[Data items]
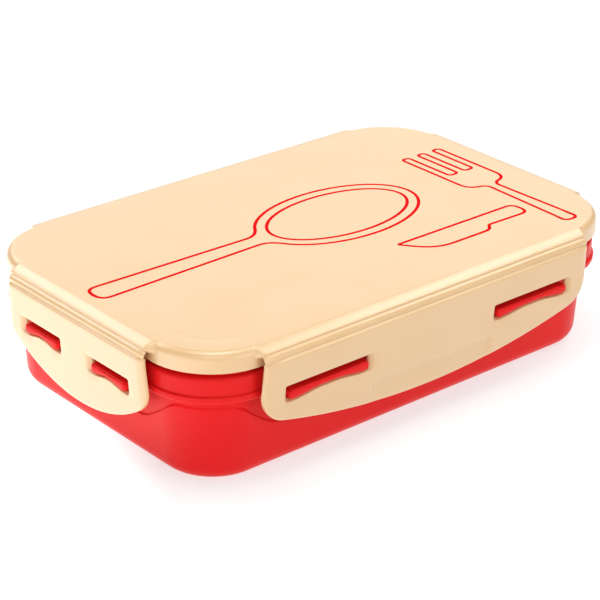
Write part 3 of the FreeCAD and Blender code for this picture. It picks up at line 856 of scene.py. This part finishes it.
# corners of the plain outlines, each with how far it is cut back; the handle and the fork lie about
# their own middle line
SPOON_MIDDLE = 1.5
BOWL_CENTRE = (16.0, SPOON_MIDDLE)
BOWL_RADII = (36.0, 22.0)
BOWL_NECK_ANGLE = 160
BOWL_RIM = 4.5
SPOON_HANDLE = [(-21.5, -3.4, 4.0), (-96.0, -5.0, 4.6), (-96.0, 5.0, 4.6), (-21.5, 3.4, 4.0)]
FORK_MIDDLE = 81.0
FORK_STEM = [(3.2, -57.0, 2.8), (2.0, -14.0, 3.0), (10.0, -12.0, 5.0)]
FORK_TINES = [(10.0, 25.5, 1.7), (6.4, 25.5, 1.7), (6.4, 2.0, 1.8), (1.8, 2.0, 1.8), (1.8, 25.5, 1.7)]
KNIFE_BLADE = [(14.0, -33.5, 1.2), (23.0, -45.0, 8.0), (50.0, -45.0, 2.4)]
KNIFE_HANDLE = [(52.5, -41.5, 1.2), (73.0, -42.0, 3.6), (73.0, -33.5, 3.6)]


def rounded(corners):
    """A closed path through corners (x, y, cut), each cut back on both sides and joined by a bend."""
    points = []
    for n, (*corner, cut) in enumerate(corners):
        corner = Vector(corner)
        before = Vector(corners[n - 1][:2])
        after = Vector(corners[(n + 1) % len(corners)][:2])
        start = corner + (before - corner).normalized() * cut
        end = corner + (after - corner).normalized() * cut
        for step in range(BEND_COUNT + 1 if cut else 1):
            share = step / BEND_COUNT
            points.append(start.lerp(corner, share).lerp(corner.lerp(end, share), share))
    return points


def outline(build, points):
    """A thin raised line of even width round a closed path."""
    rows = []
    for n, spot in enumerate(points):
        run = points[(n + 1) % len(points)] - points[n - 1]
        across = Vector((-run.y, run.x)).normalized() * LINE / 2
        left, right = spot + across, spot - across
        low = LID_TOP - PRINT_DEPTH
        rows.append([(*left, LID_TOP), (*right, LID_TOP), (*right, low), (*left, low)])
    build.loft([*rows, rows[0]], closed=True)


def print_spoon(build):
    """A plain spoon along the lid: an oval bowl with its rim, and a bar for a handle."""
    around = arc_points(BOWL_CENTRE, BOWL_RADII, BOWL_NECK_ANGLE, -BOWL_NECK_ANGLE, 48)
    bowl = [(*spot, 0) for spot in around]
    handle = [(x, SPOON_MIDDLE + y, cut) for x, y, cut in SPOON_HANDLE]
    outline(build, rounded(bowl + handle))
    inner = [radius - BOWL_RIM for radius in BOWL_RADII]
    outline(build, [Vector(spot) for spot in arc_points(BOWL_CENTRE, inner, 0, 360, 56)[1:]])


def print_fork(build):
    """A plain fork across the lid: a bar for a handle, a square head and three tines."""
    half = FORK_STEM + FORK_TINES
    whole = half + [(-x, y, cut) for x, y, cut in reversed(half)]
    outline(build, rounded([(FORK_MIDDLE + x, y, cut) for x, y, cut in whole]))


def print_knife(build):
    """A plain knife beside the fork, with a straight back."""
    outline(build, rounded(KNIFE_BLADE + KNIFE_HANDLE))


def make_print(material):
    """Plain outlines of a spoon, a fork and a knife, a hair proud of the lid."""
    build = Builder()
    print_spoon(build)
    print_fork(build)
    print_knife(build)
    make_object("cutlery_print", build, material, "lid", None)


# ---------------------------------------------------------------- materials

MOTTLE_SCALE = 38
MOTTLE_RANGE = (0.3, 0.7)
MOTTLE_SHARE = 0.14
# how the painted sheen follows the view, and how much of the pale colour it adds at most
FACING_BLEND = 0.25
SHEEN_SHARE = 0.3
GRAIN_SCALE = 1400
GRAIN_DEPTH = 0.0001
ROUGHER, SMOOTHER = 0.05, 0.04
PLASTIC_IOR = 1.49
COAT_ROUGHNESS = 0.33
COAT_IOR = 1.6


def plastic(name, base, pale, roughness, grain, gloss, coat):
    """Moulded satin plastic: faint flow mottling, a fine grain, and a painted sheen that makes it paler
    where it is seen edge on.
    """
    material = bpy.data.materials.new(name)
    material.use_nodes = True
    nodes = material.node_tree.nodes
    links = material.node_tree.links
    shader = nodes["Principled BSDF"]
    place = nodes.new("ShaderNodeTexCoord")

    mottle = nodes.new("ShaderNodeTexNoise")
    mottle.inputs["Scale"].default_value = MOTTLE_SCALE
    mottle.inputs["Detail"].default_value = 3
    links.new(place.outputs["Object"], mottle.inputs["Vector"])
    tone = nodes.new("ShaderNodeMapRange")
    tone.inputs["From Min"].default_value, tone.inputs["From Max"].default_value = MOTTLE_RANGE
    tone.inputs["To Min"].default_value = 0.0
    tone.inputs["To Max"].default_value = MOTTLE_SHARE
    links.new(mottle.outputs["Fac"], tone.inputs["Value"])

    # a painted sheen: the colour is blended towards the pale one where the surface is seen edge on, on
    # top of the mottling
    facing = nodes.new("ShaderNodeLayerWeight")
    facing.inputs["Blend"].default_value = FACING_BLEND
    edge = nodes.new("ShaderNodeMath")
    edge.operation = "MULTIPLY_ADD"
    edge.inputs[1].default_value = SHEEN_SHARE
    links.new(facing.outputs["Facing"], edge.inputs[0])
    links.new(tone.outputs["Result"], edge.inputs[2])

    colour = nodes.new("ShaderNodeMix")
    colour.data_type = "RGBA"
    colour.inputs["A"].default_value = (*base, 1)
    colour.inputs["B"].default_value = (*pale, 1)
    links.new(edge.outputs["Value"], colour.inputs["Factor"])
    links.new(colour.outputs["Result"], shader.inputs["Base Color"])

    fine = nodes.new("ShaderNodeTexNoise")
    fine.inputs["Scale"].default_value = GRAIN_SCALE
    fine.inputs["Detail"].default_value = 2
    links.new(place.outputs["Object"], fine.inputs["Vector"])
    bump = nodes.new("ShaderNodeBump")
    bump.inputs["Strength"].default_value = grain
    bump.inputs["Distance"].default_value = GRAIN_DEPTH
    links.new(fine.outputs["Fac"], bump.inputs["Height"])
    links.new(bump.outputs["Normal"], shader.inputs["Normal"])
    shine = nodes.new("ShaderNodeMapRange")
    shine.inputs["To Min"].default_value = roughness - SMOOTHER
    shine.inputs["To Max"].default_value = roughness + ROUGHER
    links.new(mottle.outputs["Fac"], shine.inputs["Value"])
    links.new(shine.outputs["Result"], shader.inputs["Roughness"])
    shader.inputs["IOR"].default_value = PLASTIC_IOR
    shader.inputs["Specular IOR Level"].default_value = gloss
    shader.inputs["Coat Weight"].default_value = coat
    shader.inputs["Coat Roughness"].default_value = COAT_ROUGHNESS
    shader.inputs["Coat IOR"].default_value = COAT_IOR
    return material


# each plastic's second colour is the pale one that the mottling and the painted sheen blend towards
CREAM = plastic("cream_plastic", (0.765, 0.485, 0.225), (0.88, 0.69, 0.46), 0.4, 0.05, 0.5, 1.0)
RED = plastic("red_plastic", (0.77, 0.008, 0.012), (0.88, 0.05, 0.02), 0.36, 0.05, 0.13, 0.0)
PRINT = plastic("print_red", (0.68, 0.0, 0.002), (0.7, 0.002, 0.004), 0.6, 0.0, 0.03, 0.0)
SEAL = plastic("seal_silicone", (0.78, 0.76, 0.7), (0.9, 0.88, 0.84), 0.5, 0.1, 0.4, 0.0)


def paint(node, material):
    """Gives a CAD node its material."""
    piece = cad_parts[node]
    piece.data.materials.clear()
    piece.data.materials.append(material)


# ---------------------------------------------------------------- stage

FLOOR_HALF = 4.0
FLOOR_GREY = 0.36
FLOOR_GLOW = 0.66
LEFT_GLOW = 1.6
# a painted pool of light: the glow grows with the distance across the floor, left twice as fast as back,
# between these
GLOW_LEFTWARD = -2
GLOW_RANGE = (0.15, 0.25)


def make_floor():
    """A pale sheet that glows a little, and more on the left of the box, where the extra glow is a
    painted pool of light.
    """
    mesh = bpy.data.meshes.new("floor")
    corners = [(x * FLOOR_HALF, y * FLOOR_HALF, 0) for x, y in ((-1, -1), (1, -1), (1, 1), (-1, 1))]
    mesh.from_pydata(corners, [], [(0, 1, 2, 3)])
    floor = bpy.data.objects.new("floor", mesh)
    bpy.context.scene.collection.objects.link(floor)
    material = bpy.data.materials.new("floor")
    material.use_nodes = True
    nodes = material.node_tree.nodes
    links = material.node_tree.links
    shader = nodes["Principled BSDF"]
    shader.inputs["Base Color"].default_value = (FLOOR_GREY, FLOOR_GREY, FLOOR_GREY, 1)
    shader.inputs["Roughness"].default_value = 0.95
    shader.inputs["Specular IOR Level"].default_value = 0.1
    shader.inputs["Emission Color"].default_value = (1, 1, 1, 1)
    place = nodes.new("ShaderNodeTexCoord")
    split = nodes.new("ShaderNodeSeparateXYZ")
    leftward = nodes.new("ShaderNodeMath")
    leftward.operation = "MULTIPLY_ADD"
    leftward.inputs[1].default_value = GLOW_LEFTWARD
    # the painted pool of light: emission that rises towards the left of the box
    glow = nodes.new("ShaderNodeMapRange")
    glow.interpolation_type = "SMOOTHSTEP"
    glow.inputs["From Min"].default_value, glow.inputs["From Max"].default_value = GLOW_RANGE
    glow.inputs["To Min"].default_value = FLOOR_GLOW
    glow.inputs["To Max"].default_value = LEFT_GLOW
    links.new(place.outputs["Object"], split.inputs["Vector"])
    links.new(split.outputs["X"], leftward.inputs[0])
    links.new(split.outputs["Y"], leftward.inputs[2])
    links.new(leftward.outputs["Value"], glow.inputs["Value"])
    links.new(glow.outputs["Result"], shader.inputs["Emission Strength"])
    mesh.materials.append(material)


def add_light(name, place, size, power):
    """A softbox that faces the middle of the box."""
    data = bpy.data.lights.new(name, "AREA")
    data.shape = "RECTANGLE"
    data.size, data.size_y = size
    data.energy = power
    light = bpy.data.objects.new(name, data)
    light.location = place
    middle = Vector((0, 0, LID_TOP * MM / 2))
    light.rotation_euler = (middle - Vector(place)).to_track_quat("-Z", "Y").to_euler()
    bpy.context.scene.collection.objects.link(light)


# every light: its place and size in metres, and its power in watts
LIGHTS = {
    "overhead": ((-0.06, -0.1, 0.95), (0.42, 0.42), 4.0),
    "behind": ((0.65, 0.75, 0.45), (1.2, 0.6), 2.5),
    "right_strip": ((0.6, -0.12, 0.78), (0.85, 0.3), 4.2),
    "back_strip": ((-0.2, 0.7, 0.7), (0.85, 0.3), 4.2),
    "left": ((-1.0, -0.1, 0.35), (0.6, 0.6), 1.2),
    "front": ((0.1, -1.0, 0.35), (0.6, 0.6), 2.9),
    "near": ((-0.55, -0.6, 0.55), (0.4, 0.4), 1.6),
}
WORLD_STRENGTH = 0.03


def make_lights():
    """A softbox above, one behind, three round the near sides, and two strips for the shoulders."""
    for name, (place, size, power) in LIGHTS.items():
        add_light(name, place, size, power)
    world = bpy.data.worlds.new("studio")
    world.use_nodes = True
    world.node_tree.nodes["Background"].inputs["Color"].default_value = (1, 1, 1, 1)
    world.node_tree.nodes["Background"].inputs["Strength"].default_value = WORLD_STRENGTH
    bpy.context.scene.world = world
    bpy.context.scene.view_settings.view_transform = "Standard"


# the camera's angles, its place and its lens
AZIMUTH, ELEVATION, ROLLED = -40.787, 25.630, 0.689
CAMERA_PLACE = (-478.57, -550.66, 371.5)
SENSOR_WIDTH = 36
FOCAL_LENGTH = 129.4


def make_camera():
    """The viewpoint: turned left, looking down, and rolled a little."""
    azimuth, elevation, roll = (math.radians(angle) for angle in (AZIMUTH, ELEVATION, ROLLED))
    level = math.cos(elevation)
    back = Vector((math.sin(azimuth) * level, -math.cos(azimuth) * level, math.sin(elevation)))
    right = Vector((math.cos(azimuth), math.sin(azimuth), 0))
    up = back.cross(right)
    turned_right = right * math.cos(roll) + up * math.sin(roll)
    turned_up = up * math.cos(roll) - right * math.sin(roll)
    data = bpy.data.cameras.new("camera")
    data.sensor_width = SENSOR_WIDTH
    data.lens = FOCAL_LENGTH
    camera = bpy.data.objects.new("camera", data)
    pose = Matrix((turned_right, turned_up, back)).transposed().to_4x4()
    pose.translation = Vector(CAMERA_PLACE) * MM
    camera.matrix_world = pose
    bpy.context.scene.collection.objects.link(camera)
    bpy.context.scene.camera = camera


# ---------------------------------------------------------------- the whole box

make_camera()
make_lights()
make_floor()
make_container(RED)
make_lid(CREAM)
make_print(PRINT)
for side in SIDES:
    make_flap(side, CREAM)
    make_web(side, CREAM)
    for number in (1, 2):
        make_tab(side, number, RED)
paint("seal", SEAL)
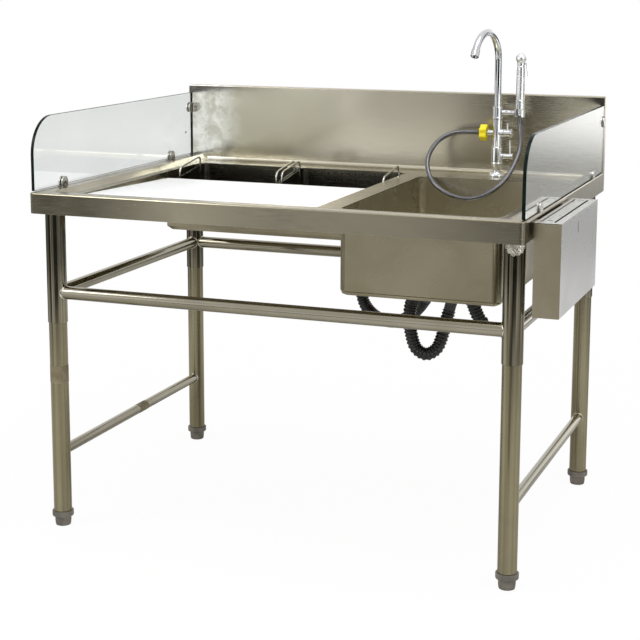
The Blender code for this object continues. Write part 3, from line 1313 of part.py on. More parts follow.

## Work to complete
Copy verbatim the line that contains "piece = cad_parts[node]", the line that contains "GLOW_RANGE = (0.15, 0.25)", and all lines between them.

## Task output
    piece = cad_parts[node]
    piece.data.materials.clear()
    piece.data.materials.append(material)


# ---------------------------------------------------------------- stage

FLOOR_HALF = 4.0
FLOOR_GREY = 0.36
FLOOR_GLOW = 0.66
LEFT_GLOW = 1.6
# a painted pool of light: the glow grows with the distance across the floor, left twice as fast as back,
# between these
GLOW_LEFTWARD = -2
GLOW_RANGE = (0.15, 0.25)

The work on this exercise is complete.